* _What is asked_
Locate every line in the records below that holds the word "JSON" and return each one.

(Raw records)

■ ■ ■ ■ ■ ■ ■

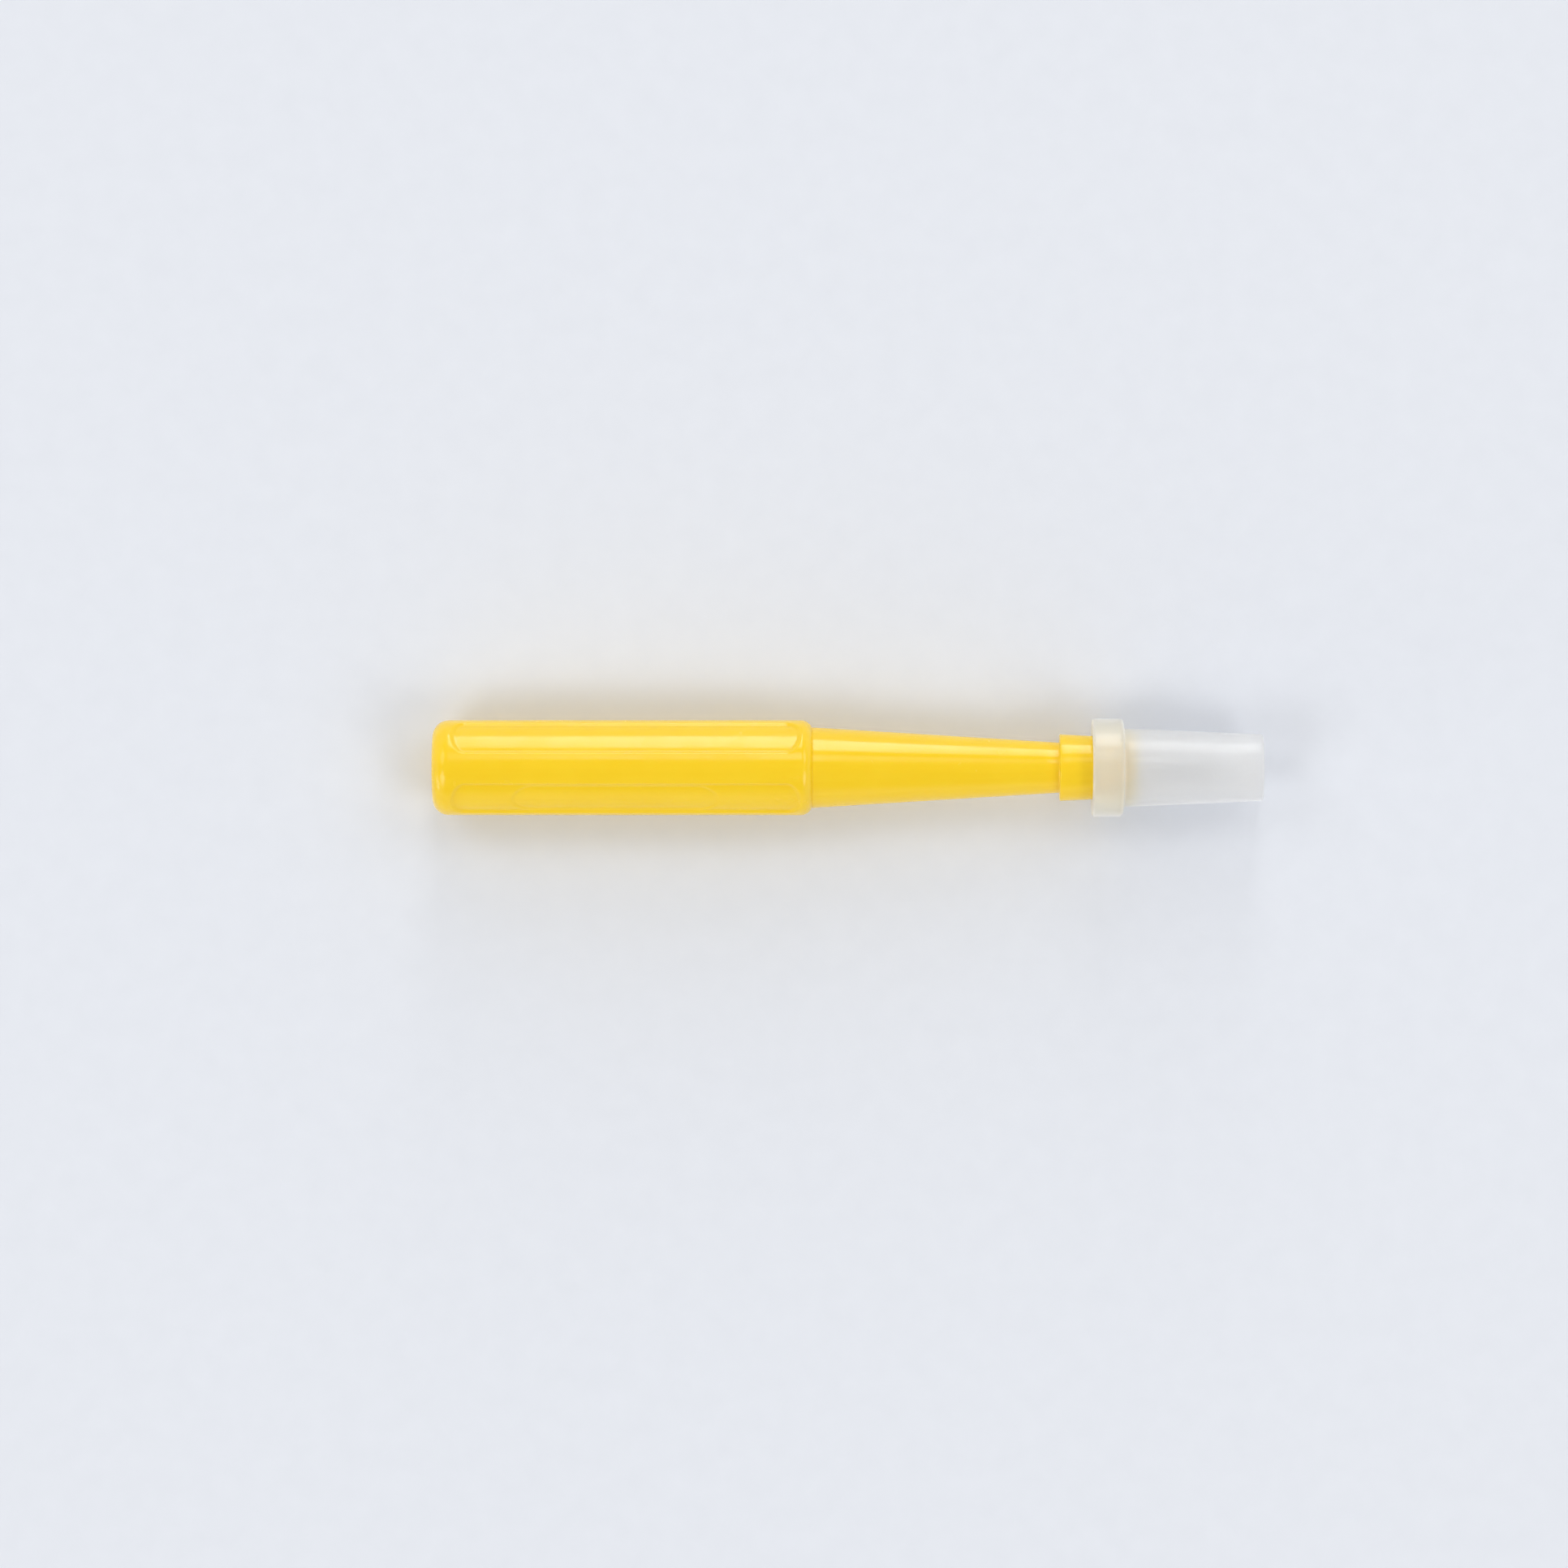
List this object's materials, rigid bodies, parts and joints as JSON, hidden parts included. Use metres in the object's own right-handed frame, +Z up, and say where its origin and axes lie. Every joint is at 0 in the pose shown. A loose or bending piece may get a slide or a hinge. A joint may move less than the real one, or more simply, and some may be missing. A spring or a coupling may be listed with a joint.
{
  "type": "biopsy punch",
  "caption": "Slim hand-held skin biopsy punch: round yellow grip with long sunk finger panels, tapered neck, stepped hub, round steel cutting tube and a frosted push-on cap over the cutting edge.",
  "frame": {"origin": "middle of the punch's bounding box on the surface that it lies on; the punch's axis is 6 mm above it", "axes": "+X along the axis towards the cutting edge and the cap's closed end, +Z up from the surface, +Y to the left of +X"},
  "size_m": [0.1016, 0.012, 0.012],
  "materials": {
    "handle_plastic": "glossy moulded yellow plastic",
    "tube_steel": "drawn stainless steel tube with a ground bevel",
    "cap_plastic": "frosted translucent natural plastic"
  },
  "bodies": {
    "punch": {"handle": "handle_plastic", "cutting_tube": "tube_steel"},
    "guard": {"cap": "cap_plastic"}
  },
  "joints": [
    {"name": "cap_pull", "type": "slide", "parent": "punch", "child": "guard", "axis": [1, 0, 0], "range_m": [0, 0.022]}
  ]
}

■ ■ ■ ■ ■ ■ ■

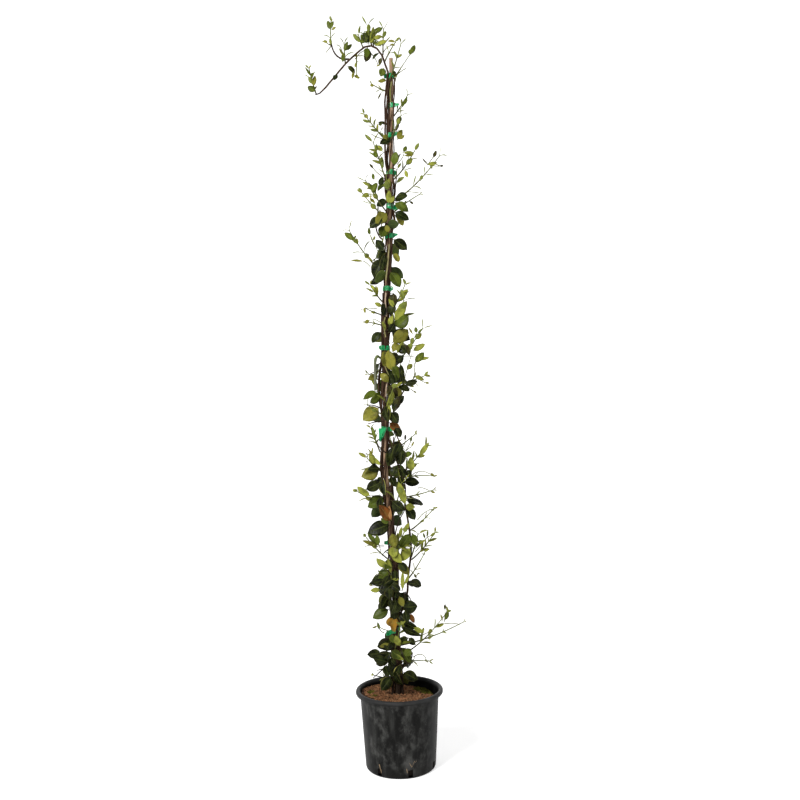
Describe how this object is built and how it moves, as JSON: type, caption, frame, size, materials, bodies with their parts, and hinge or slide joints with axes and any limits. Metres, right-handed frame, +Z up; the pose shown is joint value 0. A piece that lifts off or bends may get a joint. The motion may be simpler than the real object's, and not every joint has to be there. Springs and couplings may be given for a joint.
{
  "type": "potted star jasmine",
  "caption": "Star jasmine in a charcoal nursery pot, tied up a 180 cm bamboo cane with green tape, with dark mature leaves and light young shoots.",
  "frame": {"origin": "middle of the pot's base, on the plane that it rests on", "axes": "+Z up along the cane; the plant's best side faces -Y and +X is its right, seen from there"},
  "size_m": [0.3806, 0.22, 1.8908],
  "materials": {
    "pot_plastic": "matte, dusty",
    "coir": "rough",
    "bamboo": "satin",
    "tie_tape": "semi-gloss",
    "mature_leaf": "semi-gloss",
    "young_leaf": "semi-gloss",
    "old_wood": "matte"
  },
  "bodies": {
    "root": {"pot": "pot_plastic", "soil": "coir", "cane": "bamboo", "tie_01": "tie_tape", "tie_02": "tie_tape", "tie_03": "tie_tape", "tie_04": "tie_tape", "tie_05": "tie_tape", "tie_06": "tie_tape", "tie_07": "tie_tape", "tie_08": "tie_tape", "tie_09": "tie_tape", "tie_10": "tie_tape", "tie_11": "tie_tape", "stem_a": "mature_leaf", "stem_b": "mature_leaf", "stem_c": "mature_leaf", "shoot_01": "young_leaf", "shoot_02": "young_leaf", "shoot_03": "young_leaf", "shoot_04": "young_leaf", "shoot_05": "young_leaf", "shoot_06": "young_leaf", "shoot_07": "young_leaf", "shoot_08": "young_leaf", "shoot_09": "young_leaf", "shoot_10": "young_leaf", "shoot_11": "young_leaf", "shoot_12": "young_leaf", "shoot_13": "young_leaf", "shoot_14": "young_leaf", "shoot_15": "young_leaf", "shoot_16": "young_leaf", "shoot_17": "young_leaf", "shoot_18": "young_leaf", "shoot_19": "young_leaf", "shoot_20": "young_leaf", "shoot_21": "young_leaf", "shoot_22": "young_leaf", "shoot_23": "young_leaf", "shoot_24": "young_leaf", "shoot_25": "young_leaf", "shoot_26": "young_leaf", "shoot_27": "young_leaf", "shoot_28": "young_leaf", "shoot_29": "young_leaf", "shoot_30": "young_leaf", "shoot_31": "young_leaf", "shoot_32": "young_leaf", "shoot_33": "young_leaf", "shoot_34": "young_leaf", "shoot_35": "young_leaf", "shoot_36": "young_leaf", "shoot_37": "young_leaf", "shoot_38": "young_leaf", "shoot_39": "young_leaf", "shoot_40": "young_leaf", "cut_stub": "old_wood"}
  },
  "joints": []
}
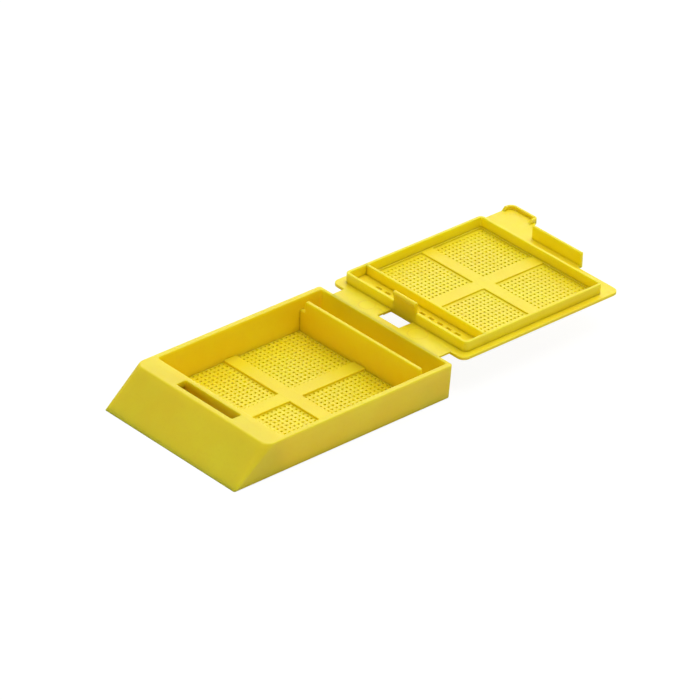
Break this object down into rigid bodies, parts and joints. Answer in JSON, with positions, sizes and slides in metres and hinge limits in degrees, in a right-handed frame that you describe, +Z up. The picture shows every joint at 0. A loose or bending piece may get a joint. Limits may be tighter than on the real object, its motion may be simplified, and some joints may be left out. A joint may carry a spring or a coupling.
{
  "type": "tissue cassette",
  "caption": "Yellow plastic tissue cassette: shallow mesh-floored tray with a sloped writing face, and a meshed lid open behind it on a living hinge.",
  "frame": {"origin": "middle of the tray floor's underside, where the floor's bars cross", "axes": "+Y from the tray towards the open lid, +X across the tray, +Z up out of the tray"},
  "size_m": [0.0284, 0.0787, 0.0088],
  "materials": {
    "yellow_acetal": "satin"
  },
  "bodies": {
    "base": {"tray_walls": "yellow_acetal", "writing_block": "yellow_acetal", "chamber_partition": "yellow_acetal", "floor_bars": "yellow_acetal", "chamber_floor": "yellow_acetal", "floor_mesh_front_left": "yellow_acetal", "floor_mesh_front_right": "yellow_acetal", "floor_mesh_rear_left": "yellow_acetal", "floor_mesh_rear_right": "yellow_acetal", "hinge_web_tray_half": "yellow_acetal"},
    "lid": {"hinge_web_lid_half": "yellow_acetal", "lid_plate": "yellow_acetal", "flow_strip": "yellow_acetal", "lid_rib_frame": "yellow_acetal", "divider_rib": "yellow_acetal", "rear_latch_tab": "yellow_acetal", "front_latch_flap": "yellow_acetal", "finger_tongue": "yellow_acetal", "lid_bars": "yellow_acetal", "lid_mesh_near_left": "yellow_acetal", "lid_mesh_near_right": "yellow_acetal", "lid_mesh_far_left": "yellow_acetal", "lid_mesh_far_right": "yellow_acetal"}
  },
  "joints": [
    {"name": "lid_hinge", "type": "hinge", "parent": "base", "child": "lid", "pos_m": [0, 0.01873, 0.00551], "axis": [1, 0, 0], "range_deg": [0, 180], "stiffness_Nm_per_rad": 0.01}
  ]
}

■ ■ ■ ■ ■ ■ ■

* _Complete output_
List this object's materials, rigid bodies, parts and joints as JSON, hidden parts included. Use metres in the object's own right-handed frame, +Z up, and say where its origin and axes lie. Every joint is at 0 in the pose shown. A loose or bending piece may get a slide or a hinge. A joint may move less than the real one, or more simply, and some may be missing. A spring or a coupling may be listed with a joint.
Describe how this object is built and how it moves, as JSON: type, caption, frame, size, materials, bodies with their parts, and hinge or slide joints with axes and any limits. Metres, right-handed frame, +Z up; the pose shown is joint value 0. A piece that lifts off or bends may get a joint. The motion may be simpler than the real object's, and not every joint has to be there. Springs and couplings may be given for a joint.
Break this object down into rigid bodies, parts and joints. Answer in JSON, with positions, sizes and slides in metres and hinge limits in degrees, in a right-handed frame that you describe, +Z up. The picture shows every joint at 0. A loose or bending piece may get a joint. Limits may be tighter than on the real object, its motion may be simplified, and some joints may be left out. A joint may carry a spring or a coupling.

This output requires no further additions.